-- INFORMATION SUPPLIED start --

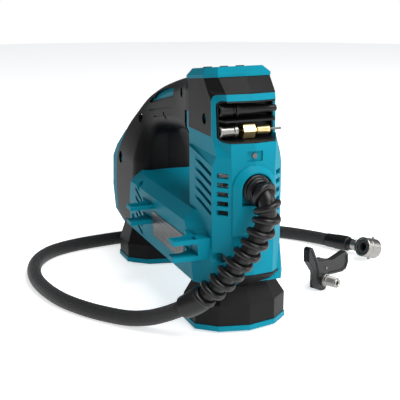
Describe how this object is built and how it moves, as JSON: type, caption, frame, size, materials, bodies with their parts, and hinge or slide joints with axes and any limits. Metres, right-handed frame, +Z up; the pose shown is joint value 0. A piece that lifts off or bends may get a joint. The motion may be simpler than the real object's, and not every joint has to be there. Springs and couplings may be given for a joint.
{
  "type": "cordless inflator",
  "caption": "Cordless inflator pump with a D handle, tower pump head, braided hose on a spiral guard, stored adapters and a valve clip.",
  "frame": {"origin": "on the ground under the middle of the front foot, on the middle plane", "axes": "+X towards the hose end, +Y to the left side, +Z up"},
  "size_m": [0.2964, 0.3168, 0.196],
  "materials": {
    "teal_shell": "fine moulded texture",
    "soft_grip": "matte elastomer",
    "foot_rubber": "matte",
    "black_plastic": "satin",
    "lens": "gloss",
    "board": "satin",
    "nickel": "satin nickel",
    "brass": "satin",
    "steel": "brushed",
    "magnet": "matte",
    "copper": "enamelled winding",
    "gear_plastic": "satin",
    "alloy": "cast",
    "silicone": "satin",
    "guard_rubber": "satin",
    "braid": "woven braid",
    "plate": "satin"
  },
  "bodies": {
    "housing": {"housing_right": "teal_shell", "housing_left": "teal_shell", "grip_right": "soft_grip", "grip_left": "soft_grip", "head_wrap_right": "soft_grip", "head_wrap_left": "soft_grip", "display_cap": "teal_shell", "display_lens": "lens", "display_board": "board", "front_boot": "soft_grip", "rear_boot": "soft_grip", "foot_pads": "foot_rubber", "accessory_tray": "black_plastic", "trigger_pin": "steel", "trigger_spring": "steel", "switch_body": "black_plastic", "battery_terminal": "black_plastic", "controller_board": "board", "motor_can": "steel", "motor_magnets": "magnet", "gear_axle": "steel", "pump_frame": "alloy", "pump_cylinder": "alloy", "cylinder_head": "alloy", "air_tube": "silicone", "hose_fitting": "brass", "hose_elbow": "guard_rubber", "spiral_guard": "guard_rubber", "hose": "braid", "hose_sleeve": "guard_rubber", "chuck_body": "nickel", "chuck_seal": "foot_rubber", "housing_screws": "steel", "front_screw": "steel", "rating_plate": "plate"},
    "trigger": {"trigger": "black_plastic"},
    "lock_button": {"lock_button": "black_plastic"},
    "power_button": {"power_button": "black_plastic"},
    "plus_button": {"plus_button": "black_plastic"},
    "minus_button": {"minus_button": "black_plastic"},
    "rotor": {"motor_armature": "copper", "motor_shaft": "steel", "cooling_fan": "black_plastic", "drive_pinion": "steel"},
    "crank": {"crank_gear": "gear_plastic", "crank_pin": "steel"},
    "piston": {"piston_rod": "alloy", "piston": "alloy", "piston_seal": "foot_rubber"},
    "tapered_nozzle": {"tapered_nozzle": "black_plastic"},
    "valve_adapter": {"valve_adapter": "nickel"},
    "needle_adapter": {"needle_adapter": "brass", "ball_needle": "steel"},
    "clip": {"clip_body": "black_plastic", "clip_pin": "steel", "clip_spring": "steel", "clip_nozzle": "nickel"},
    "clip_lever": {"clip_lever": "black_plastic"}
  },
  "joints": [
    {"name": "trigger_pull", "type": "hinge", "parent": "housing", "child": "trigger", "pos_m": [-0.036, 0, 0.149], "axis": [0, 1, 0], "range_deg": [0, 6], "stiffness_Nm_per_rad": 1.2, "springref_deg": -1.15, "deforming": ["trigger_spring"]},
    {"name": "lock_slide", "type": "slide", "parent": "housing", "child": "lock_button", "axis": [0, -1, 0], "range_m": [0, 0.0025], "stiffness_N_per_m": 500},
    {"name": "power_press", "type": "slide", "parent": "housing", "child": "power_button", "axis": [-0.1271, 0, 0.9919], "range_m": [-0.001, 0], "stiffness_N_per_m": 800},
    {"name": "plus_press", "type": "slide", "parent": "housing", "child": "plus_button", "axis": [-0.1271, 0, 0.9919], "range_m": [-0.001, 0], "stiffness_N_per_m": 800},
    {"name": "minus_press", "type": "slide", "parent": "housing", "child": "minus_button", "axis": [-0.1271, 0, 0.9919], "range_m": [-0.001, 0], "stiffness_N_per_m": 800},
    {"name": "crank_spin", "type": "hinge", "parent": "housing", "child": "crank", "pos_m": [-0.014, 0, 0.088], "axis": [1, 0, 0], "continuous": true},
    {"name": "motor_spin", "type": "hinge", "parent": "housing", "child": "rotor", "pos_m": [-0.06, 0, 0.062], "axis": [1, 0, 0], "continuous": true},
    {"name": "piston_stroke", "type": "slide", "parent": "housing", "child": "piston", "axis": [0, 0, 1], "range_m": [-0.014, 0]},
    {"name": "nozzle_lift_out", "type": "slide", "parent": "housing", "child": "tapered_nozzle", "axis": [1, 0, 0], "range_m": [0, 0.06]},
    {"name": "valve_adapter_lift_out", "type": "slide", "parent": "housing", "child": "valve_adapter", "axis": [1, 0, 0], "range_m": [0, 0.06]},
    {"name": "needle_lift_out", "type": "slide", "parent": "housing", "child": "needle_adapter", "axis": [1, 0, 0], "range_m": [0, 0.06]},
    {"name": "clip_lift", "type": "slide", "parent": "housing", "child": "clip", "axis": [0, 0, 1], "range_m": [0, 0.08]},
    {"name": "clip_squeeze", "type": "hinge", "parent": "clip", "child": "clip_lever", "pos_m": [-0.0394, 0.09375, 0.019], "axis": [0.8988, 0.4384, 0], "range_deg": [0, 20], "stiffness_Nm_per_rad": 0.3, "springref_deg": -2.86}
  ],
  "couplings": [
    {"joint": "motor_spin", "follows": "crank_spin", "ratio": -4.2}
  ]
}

-- INFORMATION SUPPLIED end --

_WHAT IS ASKED_. From the preceding material, extract every line exactly.

_ANSWER TO THE PROBLEM_.
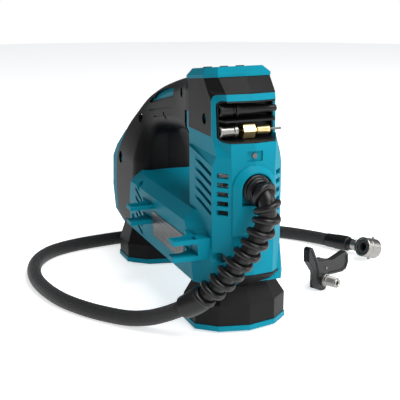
Describe how this object is built and how it moves, as JSON: type, caption, frame, size, materials, bodies with their parts, and hinge or slide joints with axes and any limits. Metres, right-handed frame, +Z up; the pose shown is joint value 0. A piece that lifts off or bends may get a joint. The motion may be simpler than the real object's, and not every joint has to be there. Springs and couplings may be given for a joint.
{
  "type": "cordless inflator",
  "caption": "Cordless inflator pump with a D handle, tower pump head, braided hose on a spiral guard, stored adapters and a valve clip.",
  "frame": {"origin": "on the ground under the middle of the front foot, on the middle plane", "axes": "+X towards the hose end, +Y to the left side, +Z up"},
  "size_m": [0.2964, 0.3168, 0.196],
  "materials": {
    "teal_shell": "fine moulded texture",
    "soft_grip": "matte elastomer",
    "foot_rubber": "matte",
    "black_plastic": "satin",
    "lens": "gloss",
    "board": "satin",
    "nickel": "satin nickel",
    "brass": "satin",
    "steel": "brushed",
    "magnet": "matte",
    "copper": "enamelled winding",
    "gear_plastic": "satin",
    "alloy": "cast",
    "silicone": "satin",
    "guard_rubber": "satin",
    "braid": "woven braid",
    "plate": "satin"
  },
  "bodies": {
    "housing": {"housing_right": "teal_shell", "housing_left": "teal_shell", "grip_right": "soft_grip", "grip_left": "soft_grip", "head_wrap_right": "soft_grip", "head_wrap_left": "soft_grip", "display_cap": "teal_shell", "display_lens": "lens", "display_board": "board", "front_boot": "soft_grip", "rear_boot": "soft_grip", "foot_pads": "foot_rubber", "accessory_tray": "black_plastic", "trigger_pin": "steel", "trigger_spring": "steel", "switch_body": "black_plastic", "battery_terminal": "black_plastic", "controller_board": "board", "motor_can": "steel", "motor_magnets": "magnet", "gear_axle": "steel", "pump_frame": "alloy", "pump_cylinder": "alloy", "cylinder_head": "alloy", "air_tube": "silicone", "hose_fitting": "brass", "hose_elbow": "guard_rubber", "spiral_guard": "guard_rubber", "hose": "braid", "hose_sleeve": "guard_rubber", "chuck_body": "nickel", "chuck_seal": "foot_rubber", "housing_screws": "steel", "front_screw": "steel", "rating_plate": "plate"},
    "trigger": {"trigger": "black_plastic"},
    "lock_button": {"lock_button": "black_plastic"},
    "power_button": {"power_button": "black_plastic"},
    "plus_button": {"plus_button": "black_plastic"},
    "minus_button": {"minus_button": "black_plastic"},
    "rotor": {"motor_armature": "copper", "motor_shaft": "steel", "cooling_fan": "black_plastic", "drive_pinion": "steel"},
    "crank": {"crank_gear": "gear_plastic", "crank_pin": "steel"},
    "piston": {"piston_rod": "alloy", "piston": "alloy", "piston_seal": "foot_rubber"},
    "tapered_nozzle": {"tapered_nozzle": "black_plastic"},
    "valve_adapter": {"valve_adapter": "nickel"},
    "needle_adapter": {"needle_adapter": "brass", "ball_needle": "steel"},
    "clip": {"clip_body": "black_plastic", "clip_pin": "steel", "clip_spring": "steel", "clip_nozzle": "nickel"},
    "clip_lever": {"clip_lever": "black_plastic"}
  },
  "joints": [
    {"name": "trigger_pull", "type": "hinge", "parent": "housing", "child": "trigger", "pos_m": [-0.036, 0, 0.149], "axis": [0, 1, 0], "range_deg": [0, 6], "stiffness_Nm_per_rad": 1.2, "springref_deg": -1.15, "deforming": ["trigger_spring"]},
    {"name": "lock_slide", "type": "slide", "parent": "housing", "child": "lock_button", "axis": [0, -1, 0], "range_m": [0, 0.0025], "stiffness_N_per_m": 500},
    {"name": "power_press", "type": "slide", "parent": "housing", "child": "power_button", "axis": [-0.1271, 0, 0.9919], "range_m": [-0.001, 0], "stiffness_N_per_m": 800},
    {"name": "plus_press", "type": "slide", "parent": "housing", "child": "plus_button", "axis": [-0.1271, 0, 0.9919], "range_m": [-0.001, 0], "stiffness_N_per_m": 800},
    {"name": "minus_press", "type": "slide", "parent": "housing", "child": "minus_button", "axis": [-0.1271, 0, 0.9919], "range_m": [-0.001, 0], "stiffness_N_per_m": 800},
    {"name": "crank_spin", "type": "hinge", "parent": "housing", "child": "crank", "pos_m": [-0.014, 0, 0.088], "axis": [1, 0, 0], "continuous": true},
    {"name": "motor_spin", "type": "hinge", "parent": "housing", "child": "rotor", "pos_m": [-0.06, 0, 0.062], "axis": [1, 0, 0], "continuous": true},
    {"name": "piston_stroke", "type": "slide", "parent": "housing", "child": "piston", "axis": [0, 0, 1], "range_m": [-0.014, 0]},
    {"name": "nozzle_lift_out", "type": "slide", "parent": "housing", "child": "tapered_nozzle", "axis": [1, 0, 0], "range_m": [0, 0.06]},
    {"name": "valve_adapter_lift_out", "type": "slide", "parent": "housing", "child": "valve_adapter", "axis": [1, 0, 0], "range_m": [0, 0.06]},
    {"name": "needle_lift_out", "type": "slide", "parent": "housing", "child": "needle_adapter", "axis": [1, 0, 0], "range_m": [0, 0.06]},
    {"name": "clip_lift", "type": "slide", "parent": "housing", "child": "clip", "axis": [0, 0, 1], "range_m": [0, 0.08]},
    {"name": "clip_squeeze", "type": "hinge", "parent": "clip", "child": "clip_lever", "pos_m": [-0.0394, 0.09375, 0.019], "axis": [0.8988, 0.4384, 0], "range_deg": [0, 20], "stiffness_Nm_per_rad": 0.3, "springref_deg": -2.86}
  ],
  "couplings": [
    {"joint": "motor_spin", "follows": "crank_spin", "ratio": -4.2}
  ]
}